Emergency Care in Rural Areas During the COVID-19 Pandemic

Rural emergency care is complex and was already challenging before the start of the pandemic. In fact, 2019 was a record year for rural hospital closures as 119 facilities shut their doors. Today, a quarter of rural hospitals are at high risk of closing and more than 350 rural hospitals across 40 states are vulnerable.

Patients in rural areas face unique challenges whether they are managing multiple conditions or simply more at risk given the limited number of health service providers or nearby primary care options. At the same time, many people living in rural communities continue to work in essential roles that do not afford them the luxury of remote work and put them at greater risk of contracting COVID-19, such as agriculture or manufacturing.
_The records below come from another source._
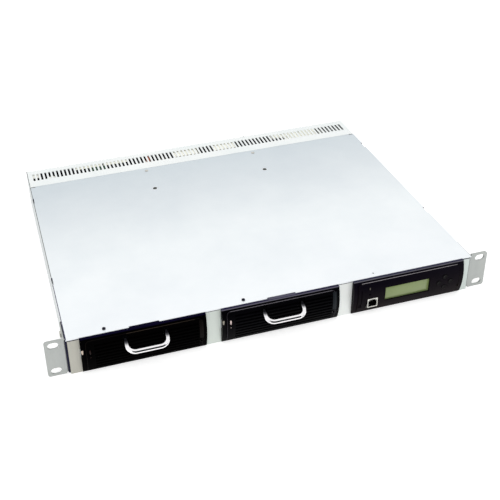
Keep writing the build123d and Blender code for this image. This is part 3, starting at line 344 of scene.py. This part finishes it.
finishSpecs = {
    "coverZinc": dict(second=(0.93, 0.94, 0.95), metal=0.5, rough=(0.36, 0.44), grain=900.0,
                      patch=14.0, along=("Y", coverShadeStops)),
    "stripZinc": dict(color=(0.95, 0.97, 0.96), second=(0.86, 0.91, 0.91), metal=0.4, rough=(0.38, 0.5),
                      grain=900.0, patch=14.0),
    "trayZinc": dict(color=(0.60, 0.63, 0.63), second=(0.52, 0.55, 0.56), metal=0.85, rough=(0.3, 0.42),
                     grain=700.0, patch=18.0),
    "earZinc": dict(color=(0.48, 0.50, 0.48), second=(0.42, 0.44, 0.43), metal=0.6, rough=(0.36, 0.5),
                    grain=1500.0, stretch=(1, 1, 0.12), patch=60.0, bump=0.012),
    "postCoat": dict(second=(0.95, 0.95, 0.94), metal=0.3, rough=(0.4, 0.52), grain=1100.0,
                     patch=12.0, along=("X", postShadeStops)),
    "screwZinc": dict(color=(0.55, 0.55, 0.52), second=(0.66, 0.65, 0.60), metal=0.95, rough=(0.22, 0.36),
                      grain=2500.0, patch=300.0),
    "blackScrew": dict(color=(0.004, 0.004, 0.010), second=(0.008, 0.007, 0.020), rough=(0.3, 0.45),
                       grain=2500.0, patch=300.0, specular=0.1),
    "boardGreen": dict(color=(0.02, 0.13, 0.06), second=(0.015, 0.10, 0.05), rough=(0.25, 0.4), grain=1200.0,
                       patch=60.0, bump=0.02, coat=0.4),
    "blackMoulding": dict(color=(0.006, 0.006, 0.007), second=(0.010, 0.010, 0.012), rough=(0.4, 0.55),
                          grain=2200.0, patch=80.0, bump=0.02, specular=0.25),
    "shadeBlack": dict(color=(0.002, 0.002, 0.003), second=(0.003, 0.003, 0.004), rough=(0.6, 0.8),
                       specular=0.0),
    # painted shade: near black for strips standing in shaded joints
    "jointShade": dict(color=(0.010, 0.010, 0.028), second=(0.02, 0.02, 0.045), rough=(0.4, 0.6), patch=80.0,
                      specular=0.1),
    "copper": dict(color=(0.80, 0.42, 0.26), second=(0.62, 0.30, 0.18), metal=1.0, rough=(0.24, 0.4),
                   grain=900.0, stretch=(0.1, 1, 1), patch=40.0),
    "brassPlate": dict(color=(0.78, 0.62, 0.33), second=(0.66, 0.50, 0.26), metal=1.0, rough=(0.2, 0.35),
                       grain=1800.0, patch=120.0),
    "tinShell": dict(color=(0.88, 0.87, 0.82), second=(0.78, 0.77, 0.72), metal=0.4, rough=(0.2, 0.32),
                     grain=1500.0, patch=150.0),
    # painted glow: the pale header and relay parts glow a little, though they hold no lamp
    "headerWhiteGlow": dict(color=(0.84, 0.84, 0.79), second=(0.76, 0.75, 0.69), rough=(0.4, 0.55), grain=1500.0,
                        patch=90.0, bump=0.02, glow=0.25),
    "relayCreamGlow": dict(color=(0.84, 0.83, 0.76), second=(0.77, 0.76, 0.68), rough=(0.4, 0.55), grain=1500.0,
                       patch=60.0, bump=0.02, glow=0.3),
    "relayBand": dict(color=(0.16, 0.13, 0.10), second=(0.24, 0.21, 0.17), rough=(0.4, 0.6), patch=200.0),
    # painted glow on the red part as well
    "partRedGlow": dict(color=(0.52, 0.16, 0.09), second=(0.42, 0.12, 0.06), rough=(0.3, 0.4), glow=0.3),
    "partGreen": dict(color=(0.008, 0.045, 0.018), second=(0.012, 0.06, 0.025), rough=(0.4, 0.55), patch=300.0,
                      specular=0.2),
    "partOlive": dict(color=(0.10, 0.12, 0.08), second=(0.16, 0.15, 0.12), rough=(0.4, 0.55), patch=250.0),
    "bezelBlack": dict(second=(0.7, 0.7, 0.7), rough=(0.34, 0.46), grain=2600.0, patch=35.0,
                       specular=0.03, along=("Z", bezelTopSheenStops)),
    "bezelInk": dict(second=(0.7, 0.7, 0.7), rough=(0.5, 0.6), grain=2600.0, patch=35.0,
                     specular=0.01, along=("Z", inkTopSheenStops)),
    "bezelPlum": dict(second=(0.6, 0.65, 0.7), rough=(0.34, 0.46), grain=2600.0, patch=70.0,
                      specular=0.03, along=("Z", plumTopSheenStops)),
    # painted highlight: a dull light line for the raised panel's edge bead and the end hole's rim
    "bezelEdgeSheen": dict(color=(0.018, 0.016, 0.022), second=(0.028, 0.024, 0.034), rough=(0.3, 0.4),
                      specular=0.2),
    "inkEdge": dict(color=(0.002, 0.0015, 0.0015), second=(0.006, 0.004, 0.003), rough=(0.4, 0.5), patch=50.0,
                    specular=0.05),
    "bezelGlint": dict(color=(0.13, 0.12, 0.14), second=(0.07, 0.065, 0.075), rough=(0.25, 0.35), patch=40.0,
                       specular=0.3),
    "plumGlint": dict(color=(0.26, 0.24, 0.25), second=(0.15, 0.14, 0.15), rough=(0.25, 0.35), patch=40.0,
                      specular=0.3),
    "inkGlint": dict(color=(0.035, 0.026, 0.018), second=(0.012, 0.009, 0.007), rough=(0.4, 0.5), patch=60.0,
                     specular=0.05),
    "bezelPad": dict(color=(0.012, 0.017, 0.021), second=(0.008, 0.011, 0.013), rough=(0.35, 0.5), patch=80.0,
                     specular=0.12),
    "springBright": dict(color=(0.80, 0.66, 0.54), second=(0.56, 0.46, 0.38), rough=(0.25, 0.4), patch=300.0),
    "springDull": dict(color=(0.34, 0.32, 0.26), second=(0.16, 0.15, 0.12), rough=(0.25, 0.4), patch=300.0),
    "chrome": dict(second=(0.96, 0.96, 0.97), metal=1.0, rough=(0.03, 0.06), grain=1800.0,
                   patch=200.0, bump=0, along=("Z", chromeRootShadeStops)),
    "lampLens": dict(second=(0.9, 0.85, 0.85), rough=(0.15, 0.3), grain=1800.0, patch=300.0,
                     coat=0.5, along=("Z", lampStops)),
    "lampDark": dict(color=(0.012, 0.006, 0.006), second=(0.02, 0.009, 0.008), rough=(0.2, 0.35), patch=300.0,
                     specular=0.1),
    "statusDim": dict(color=(0.075, 0.07, 0.055), second=(0.10, 0.09, 0.075), rough=(0.2, 0.3), specular=0.2),
    "bendShade": dict(second=(0.8, 0.8, 0.8), rough=(0.4, 0.5), patch=120.0, specular=0.2,
                      along=("Y", bendStops)),
    "screwDark": dict(color=(0.02, 0.026, 0.02), second=(0.035, 0.045, 0.04), metal=0.2, rough=(0.3, 0.45),
                      grain=2500.0, patch=300.0),
    # painted highlight: white rims standing for the light round two screws
    "rimHighlight": dict(color=(0.97, 0.98, 0.98), second=(0.90, 0.92, 0.92), metal=0.2, rough=(0.3, 0.4),
                      patch=200.0),
    "sinkMetal": dict(color=(0.66, 0.67, 0.68), second=(0.58, 0.59, 0.60), metal=0.95, rough=(0.3, 0.42),
                      grain=1800.0, stretch=(1, 0.05, 1), patch=40.0),
    "ferrite": dict(color=(0.05, 0.05, 0.05), second=(0.16, 0.11, 0.03), rough=(0.4, 0.6), patch=50.0,
                    bump=0.04),
    "canSleeve": dict(color=(0.02, 0.025, 0.05), second=(0.03, 0.035, 0.07), rough=(0.2, 0.35), coat=0.3),
    "displayGreen": dict(color=(0.222, 0.288, 0.108), second=(0.246, 0.312, 0.122), rough=(0.16, 0.24),
                         grain=900.0, patch=40.0, coat=0.15, under=("Z", displayRecessShadowStops)),
    "keyGrey": dict(color=(0.002, 0.0015, 0.002), second=(0.004, 0.003, 0.004), rough=(0.35, 0.5),
                    grain=2600.0, patch=120.0, bump=0.015, specular=0.08),
}
finishes = {name: makeFinish(name, **spec) for name, spec in finishSpecs.items()}

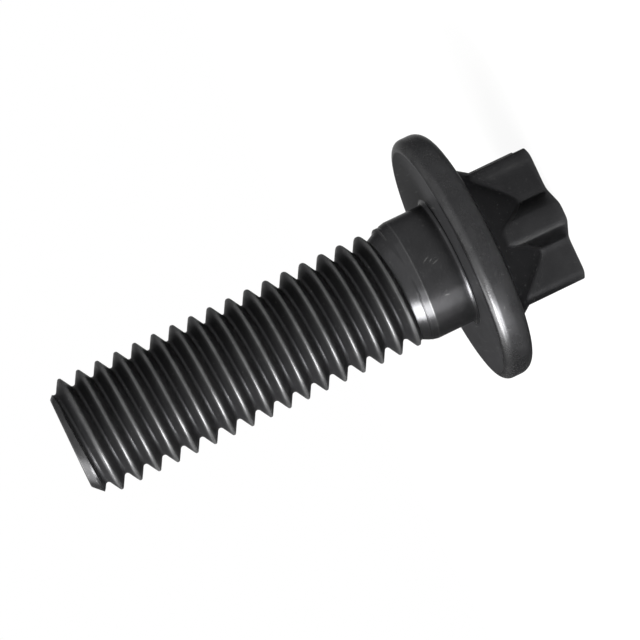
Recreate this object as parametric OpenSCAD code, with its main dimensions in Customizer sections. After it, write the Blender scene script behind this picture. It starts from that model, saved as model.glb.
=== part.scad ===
// Flange bolt with an outside six-lobe head, in one piece of steel.
// It stands on its head: the lobed end is lowest and the thread points up, along +Z.
// The origin lies on the axis in the plane of the bearing face, under the flange.

/* [Thread] */
// Distance from one crest to the next
pitch = 0.8; // [0.5:0.05:1]
// Gap by which the thread's crests stay below the plain shank
crest_gap = 0.05; // [0:0.01:0.2]
// Depth of the tip's chamfer, from the crests in to the flat end
tip_depth = 0.6; // [0.3:0.05:0.9]
// Angle between the tip's chamfer and the axis
tip_angle = 45; // [30:1:60]
// Direction round the axis in which the crest runs out at the tip
thread_start = 292; // [0:1:359]

/* [Shank] */
// Length under the head, from the bearing face to the tip
bolt_l = 16.25; // [12:0.25:20]
// Diameter of the plain shank
shank_d = 5; // [4:0.05:6]
// Length of the plain shank, from the bearing face to the neck
shank_l = 1.6; // [1:0.05:4]
// Length of the neck's lip, a gentle taper up to the plain shank
lip_l = 0.26; // [0.1:0.02:0.6]
// Depth of the neck's lip at its small end, below the plain shank
lip_depth = 0.06; // [0.02:0.01:0.2]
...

According to a recent study, the nation’s rural emergency physician shortage is expected to worsen in the coming years, the authors note. Of the 48,835 clinically active emergency physicians in the United States, 92 percent (44,908) practice in urban areas with just 8 percent (3,927) practicing in rural communities, down from 10 percent in 2008.

Nearly one in five Americans rely on rural health care and emergency physicians in these areas encounter many of the same challenges as their colleagues who practice in larger cities with more resources; staffing shortages, lack of available personal protective equipment, limited COVID-19 testing capacity, or drug shortages, to name a few.

“Emergency physicians are the sentinels of America’s emergency care safety net. Now more than ever we need to rally behind our health care heroes, and that means ensuring they have the resources and support they need as they fight this protracted battle.” said William Jaquis, MD, FACEP, former president of the American College of Emergency Physicians (ACEP) stated in a press release.

If you live in a rural area stay informed and be prepared for the need to visit the emergency department in your community for any medical emergency.